Reproduction in Animals   Synopsis  
  • Reproduction is the production of new individuals more or less similar to the parent organisms. This may be achieved by a number of means and serves to perpetuate increase of species.
  • There are two main methods in which organisms give rise to new individuals - Asexual reproduction and sexual reproduction.
  • Asexual reproduction is the process of producing new organism(s) from a single parent without the involvement of sex cells or gametes.
  e.g., Binary fission in amoeba, regeneration in planaria, budding in hydra.  
  • Sexual reproduction is the process of producing new organism(s) from two parents with the involvement of sex cells or gametes. Male sexual unit is known as male gamete or sperm while female sexual unit is termed as female gamete or ova.
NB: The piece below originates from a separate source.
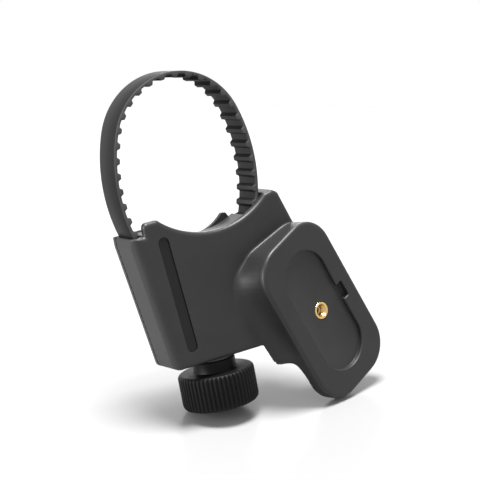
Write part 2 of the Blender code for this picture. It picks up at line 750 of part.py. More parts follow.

  • The fusion of sperm and ovum is known as fertilisation. Thus, the two major processes, i.e., formation of gametes and fusion of gametes constitute sexual reproduction.
  • The reproductive organs of human beings, i.e., testes is in male and ovaries in female produce gametes and also secrete hormones like testosterone (male hormone), estrogen and progesterone (female hormones).
  • Fertilisation takes place in the fallopian tube. The embryo develops in the uterus, and receives oxygen and nutrients through the placenta.
  • Animals such as human beings, cows, dogs which give birth to young ones are called viviparous animals. Animals such as hen, frog, lizard which lay eggs are oviparous animals.
  • The transformation from the larval stage to the adult stage in the life cycles of frog and insects is called metamorphosis.
  • The cloning of animals produces offspring with genetic materials which are identical to the parent. The most famous animal clone is Dolly, the sheep.